Le urne si aprono oggi in Siria per le prime elezioni parlamentari dalla caduta di Bashar al Assad, ma il voto libero e democratico invocato per lungo tempo dai siriani resta un miraggio. Il nuovo leader, Ahmed Al Sharaa, autoproclamatosi presidente dopo aver guidato per anni il gruppo qaedista Ha’yat Tahrir al Sham, ha deciso di inaugurare la fase politica post-Assad con un sistema elettorale tutt’altro che rappresentativo.

Il meccanismo scelto prevede che 140 dei 210 seggi dell’Assemblea Popolare siano attribuiti da comitati elettorali regionali, formati da rappresentanti locali selezionati attraverso consultazioni comunitarie poco trasparenti.

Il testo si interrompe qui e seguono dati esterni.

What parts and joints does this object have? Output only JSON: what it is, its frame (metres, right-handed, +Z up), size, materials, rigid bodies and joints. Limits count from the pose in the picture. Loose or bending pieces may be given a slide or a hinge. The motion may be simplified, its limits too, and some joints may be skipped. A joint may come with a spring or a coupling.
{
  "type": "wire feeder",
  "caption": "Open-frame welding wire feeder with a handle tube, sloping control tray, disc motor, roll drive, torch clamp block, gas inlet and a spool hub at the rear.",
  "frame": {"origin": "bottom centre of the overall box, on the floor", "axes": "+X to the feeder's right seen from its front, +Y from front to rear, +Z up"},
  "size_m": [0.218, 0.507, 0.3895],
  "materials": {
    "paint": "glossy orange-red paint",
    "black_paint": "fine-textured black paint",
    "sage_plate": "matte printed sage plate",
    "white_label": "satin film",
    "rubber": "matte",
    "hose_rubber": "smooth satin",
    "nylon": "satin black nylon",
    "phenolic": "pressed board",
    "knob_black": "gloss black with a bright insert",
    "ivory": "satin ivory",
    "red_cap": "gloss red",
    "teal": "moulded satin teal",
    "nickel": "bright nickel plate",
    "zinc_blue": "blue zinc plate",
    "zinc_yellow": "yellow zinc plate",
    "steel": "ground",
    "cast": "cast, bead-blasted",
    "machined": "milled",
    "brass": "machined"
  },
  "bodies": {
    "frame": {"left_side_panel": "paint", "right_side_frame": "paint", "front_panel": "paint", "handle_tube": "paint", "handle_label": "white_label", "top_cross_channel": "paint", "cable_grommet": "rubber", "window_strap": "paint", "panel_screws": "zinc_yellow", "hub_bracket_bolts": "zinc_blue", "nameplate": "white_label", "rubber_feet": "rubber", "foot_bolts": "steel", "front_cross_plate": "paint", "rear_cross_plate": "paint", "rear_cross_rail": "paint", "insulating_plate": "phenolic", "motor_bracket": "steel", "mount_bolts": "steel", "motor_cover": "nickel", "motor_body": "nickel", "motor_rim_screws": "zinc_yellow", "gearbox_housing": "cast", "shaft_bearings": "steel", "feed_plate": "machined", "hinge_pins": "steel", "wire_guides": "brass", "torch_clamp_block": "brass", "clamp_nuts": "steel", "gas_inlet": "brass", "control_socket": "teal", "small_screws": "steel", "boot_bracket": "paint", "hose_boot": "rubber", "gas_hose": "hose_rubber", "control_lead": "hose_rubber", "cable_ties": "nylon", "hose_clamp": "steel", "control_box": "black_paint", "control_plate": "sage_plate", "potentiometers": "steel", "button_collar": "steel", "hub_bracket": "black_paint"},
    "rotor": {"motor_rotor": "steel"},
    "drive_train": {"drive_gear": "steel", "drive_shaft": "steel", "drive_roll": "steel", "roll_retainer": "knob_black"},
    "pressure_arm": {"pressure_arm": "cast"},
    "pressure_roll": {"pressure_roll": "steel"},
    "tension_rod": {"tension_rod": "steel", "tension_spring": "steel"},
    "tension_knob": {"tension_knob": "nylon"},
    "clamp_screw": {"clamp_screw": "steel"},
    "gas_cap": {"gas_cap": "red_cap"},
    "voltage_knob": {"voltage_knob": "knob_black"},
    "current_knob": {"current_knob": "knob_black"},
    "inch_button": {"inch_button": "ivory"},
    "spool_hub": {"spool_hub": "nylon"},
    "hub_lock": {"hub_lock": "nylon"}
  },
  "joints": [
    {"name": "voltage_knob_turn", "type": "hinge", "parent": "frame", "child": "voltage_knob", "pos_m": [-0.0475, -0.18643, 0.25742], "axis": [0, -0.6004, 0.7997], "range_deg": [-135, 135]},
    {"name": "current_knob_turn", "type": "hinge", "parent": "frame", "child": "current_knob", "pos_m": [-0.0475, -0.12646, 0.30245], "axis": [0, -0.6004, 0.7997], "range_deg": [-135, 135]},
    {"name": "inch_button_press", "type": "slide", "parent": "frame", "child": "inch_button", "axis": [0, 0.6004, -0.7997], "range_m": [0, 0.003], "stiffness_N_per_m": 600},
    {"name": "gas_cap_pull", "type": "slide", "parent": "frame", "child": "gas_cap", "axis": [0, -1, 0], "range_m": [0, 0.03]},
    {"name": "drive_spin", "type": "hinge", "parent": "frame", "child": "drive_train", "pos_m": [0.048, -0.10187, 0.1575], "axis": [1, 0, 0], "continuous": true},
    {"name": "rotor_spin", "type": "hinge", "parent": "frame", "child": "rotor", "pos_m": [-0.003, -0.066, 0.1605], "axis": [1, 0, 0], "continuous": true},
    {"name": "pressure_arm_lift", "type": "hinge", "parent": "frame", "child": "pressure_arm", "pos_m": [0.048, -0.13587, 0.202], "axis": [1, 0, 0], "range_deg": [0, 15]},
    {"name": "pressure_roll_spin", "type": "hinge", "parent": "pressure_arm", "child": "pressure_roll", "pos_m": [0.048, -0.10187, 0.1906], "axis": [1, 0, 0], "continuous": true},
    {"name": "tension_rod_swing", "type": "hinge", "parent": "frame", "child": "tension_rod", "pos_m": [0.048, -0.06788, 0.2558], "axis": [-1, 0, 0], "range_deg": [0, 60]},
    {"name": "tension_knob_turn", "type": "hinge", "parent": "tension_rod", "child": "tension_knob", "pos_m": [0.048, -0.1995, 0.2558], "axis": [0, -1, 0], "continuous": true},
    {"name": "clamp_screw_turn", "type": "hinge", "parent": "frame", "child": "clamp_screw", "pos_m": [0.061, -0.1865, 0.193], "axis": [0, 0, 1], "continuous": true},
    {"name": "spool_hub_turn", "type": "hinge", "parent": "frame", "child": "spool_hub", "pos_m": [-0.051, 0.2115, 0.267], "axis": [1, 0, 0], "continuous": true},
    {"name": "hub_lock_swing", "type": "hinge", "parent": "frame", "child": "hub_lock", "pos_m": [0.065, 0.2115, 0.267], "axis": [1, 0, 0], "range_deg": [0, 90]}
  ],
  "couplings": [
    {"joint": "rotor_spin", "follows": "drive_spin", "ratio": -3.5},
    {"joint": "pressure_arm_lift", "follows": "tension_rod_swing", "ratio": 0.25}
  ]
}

I restanti 70 parlamentari saranno nominati direttamente dal presidente.

Alcune aree del paese non voteranno affatto. Il mese scorso Damasco ha escluso il governatorato druso di Sweida, teatro nei mesi estivi di violenti scontri tra clan beduini (aiutati apertamente dalle truppe governative) e la comunità drusa che hanno causato tra 1500 e 2000 vittime, secondo diverse fonti. Fuori dal processo elettorale restano anche Raqqa e Al-Hasakah, controllate dalle fazioni curde, con la motivazione di “problemi di sicurezza”. In queste province i seggi parlamentari resteranno vacanti fino a data da destinarsi.

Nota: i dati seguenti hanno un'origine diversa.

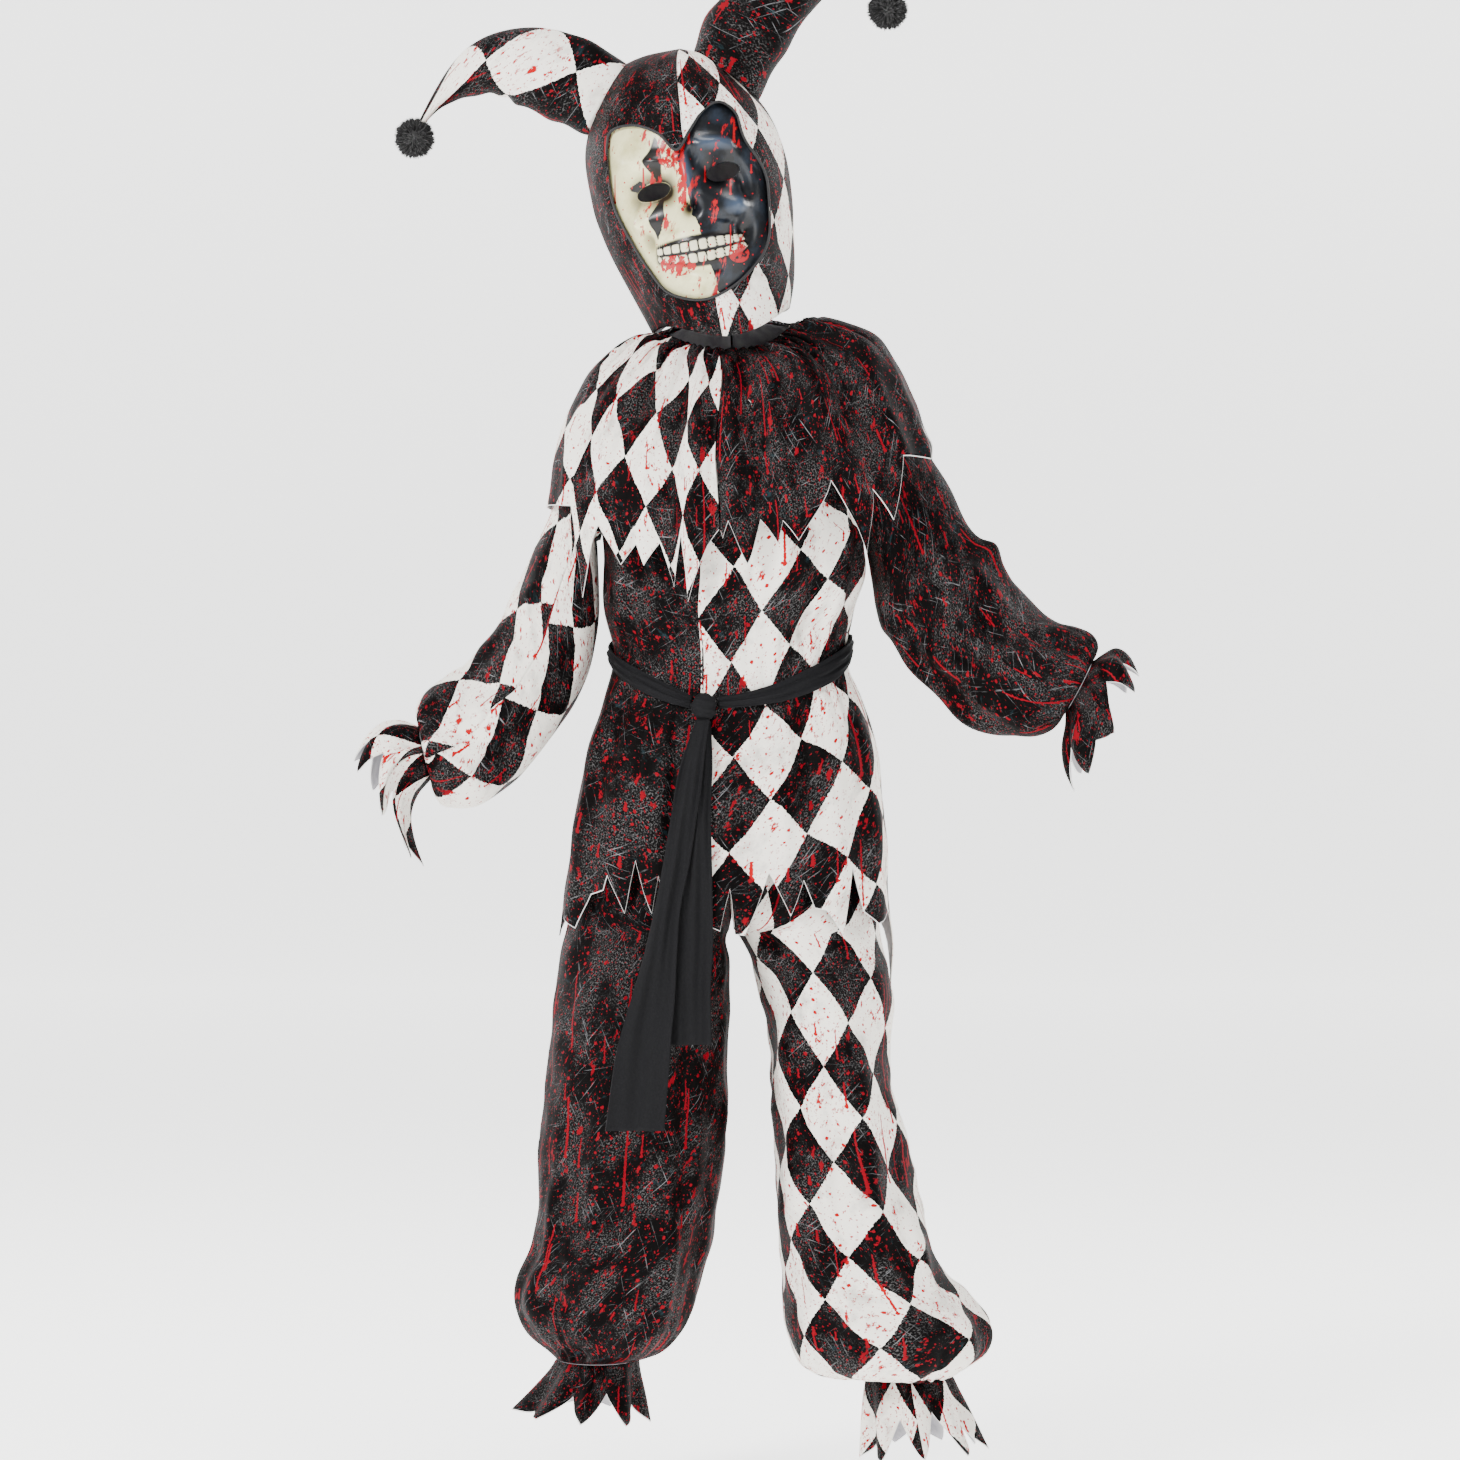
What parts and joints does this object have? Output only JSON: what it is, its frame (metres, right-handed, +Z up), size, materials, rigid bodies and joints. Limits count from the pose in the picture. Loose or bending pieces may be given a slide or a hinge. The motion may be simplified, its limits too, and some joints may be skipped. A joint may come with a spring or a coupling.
{
  "type": "jester costume",
  "caption": "Child's worn jester costume: horned hood with mask, caped zigzag tunic, bloused trousers and tied sash, hollow and open at neck, cuffs and ankles",
  "frame": {"origin": "the middle of the tunic's neck opening, where the wearer's neck passes through and the shoulders carry the costume", "axes": "+X to the wearer's left, -Y to the front, +Z up"},
  "size_m": [0.7374, 0.2775, 1.4299],
  "materials": {
    "black_print_cloth": "polyester knit printed charcoal black with grey scuffs and dark red drips",
    "diamond_print_cloth": "polyester knit printed with cream and black diamonds, grey scuffs and red drips",
    "sash_cloth": "plain matt black polyester jersey",
    "pompom_fur": "black long-pile fur",
    "mask_plastic": "thin moulded plastic, half painted bone and half gloss black, with red splashes"
  },
  "bodies": {
    "root": {"cape_left": "black_print_cloth", "tunic_front_right": "black_print_cloth", "tunic_back_right": "black_print_cloth", "sleeve_left": "black_print_cloth", "leg_right": "black_print_cloth", "cuff_frill_left": "black_print_cloth", "ankle_frill_right": "black_print_cloth", "hood_right": "black_print_cloth", "horn_left": "black_print_cloth", "cape_right": "diamond_print_cloth", "tunic_front_left": "diamond_print_cloth", "tunic_back_left": "diamond_print_cloth", "sleeve_right": "diamond_print_cloth", "leg_left": "diamond_print_cloth", "cuff_frill_right": "diamond_print_cloth", "ankle_frill_left": "diamond_print_cloth", "hood_left": "diamond_print_cloth", "horn_right": "diamond_print_cloth", "sash_front_right": "sash_cloth", "sash_front_left": "sash_cloth", "sash_back": "sash_cloth", "sash_knot": "sash_cloth", "sash_tail_long": "sash_cloth", "sash_tail_short": "sash_cloth", "pompom_right": "pompom_fur", "pompom_left": "pompom_fur", "mask": "mask_plastic"}
  },
  "joints": []
}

Le autorità siriane sostengono che il modello indiretto è stato scelto per fronteggiare le sfide logistiche e demografiche di un paese devastato da oltre un decennio di conflitto, con milioni di sfollati e pèrofughi i all’estero e con un numero elevato di cittadini privi di documenti validi. Il Comitato Supremo per le Elezioni parla di un sistema pensato per ridurre i brogli e contenere l’influenza del denaro politico.

Ma attivisti politici e organizzazioni per i diritti umani accusano Al Sharaa di voler perpetuare il controllo diretto sulla scena politica e chiedono il monitoraggio indipendente del voto. Avvertono che la selezione dei 70 deputati da parte del presidente potrebbe dare vita a un parlamento obbediente al leader.

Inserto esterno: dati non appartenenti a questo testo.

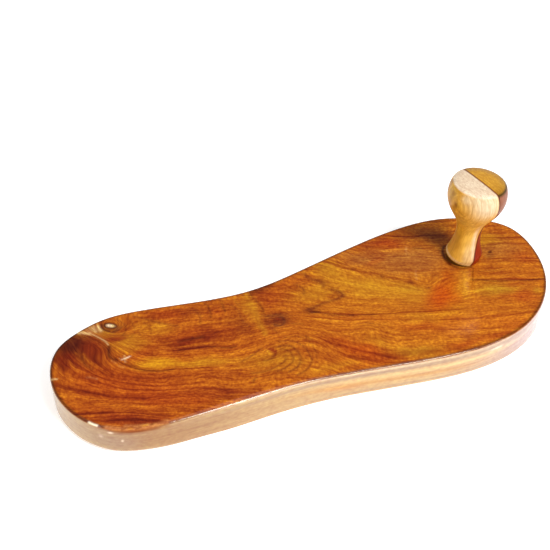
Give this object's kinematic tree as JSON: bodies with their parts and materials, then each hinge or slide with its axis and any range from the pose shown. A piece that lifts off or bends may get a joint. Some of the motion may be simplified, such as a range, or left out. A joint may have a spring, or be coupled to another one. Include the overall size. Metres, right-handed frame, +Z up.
{
  "type": "toe knob sandal",
  "caption": "Right-foot wooden sandal: a flat hourglass sole with softened edges, held on by a turned knob gripped between the first two toes.",
  "frame": {"origin": "on the ground, in the middle of the sole's box", "axes": "+X towards the toes along the sole, +Y towards the inner side of the foot, +Z up"},
  "size_m": [0.2602, 0.0958, 0.065],
  "materials": {
    "heartwood": "figured brown hardwood, clear gloss lacquer",
    "sapwood": "pale sapwood with a darker heartwood segment, clear gloss lacquer"
  },
  "bodies": {
    "root": {"sole": "heartwood", "toe_knob": "sapwood"}
  },
  "joints": []
}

Al Sharaa, subito dopo la caduta di Assad, aveva promesso che sarebbero stati necessari almeno quattro anni per arrivare a un voto democratico. A marzo ha invece firmato una  controversa costituzione provvisoria che prevede un periodo di transizione di cinque anni e la creazione di un parlamento temporaneo in attesa di una carta fondamentale definitiva.

Il voto, che potrebbe protrarsi oltre sabato in caso di necessità, segna dunque l’inizio di una nuova fase politica in Siria, ma non elimina i dubbi sempre più forti sulla reale volontà di apertura democratica. L’ombra del passato, le tensioni etniche e confessionali, l’esclusione di intere regioni e la concentrazione di poteri nelle mani di Al Sharaa potrebbero lasciare il paese intrappolato in un sistema di autoritarismo rinnovato, più che avviato verso un’autentica transizione.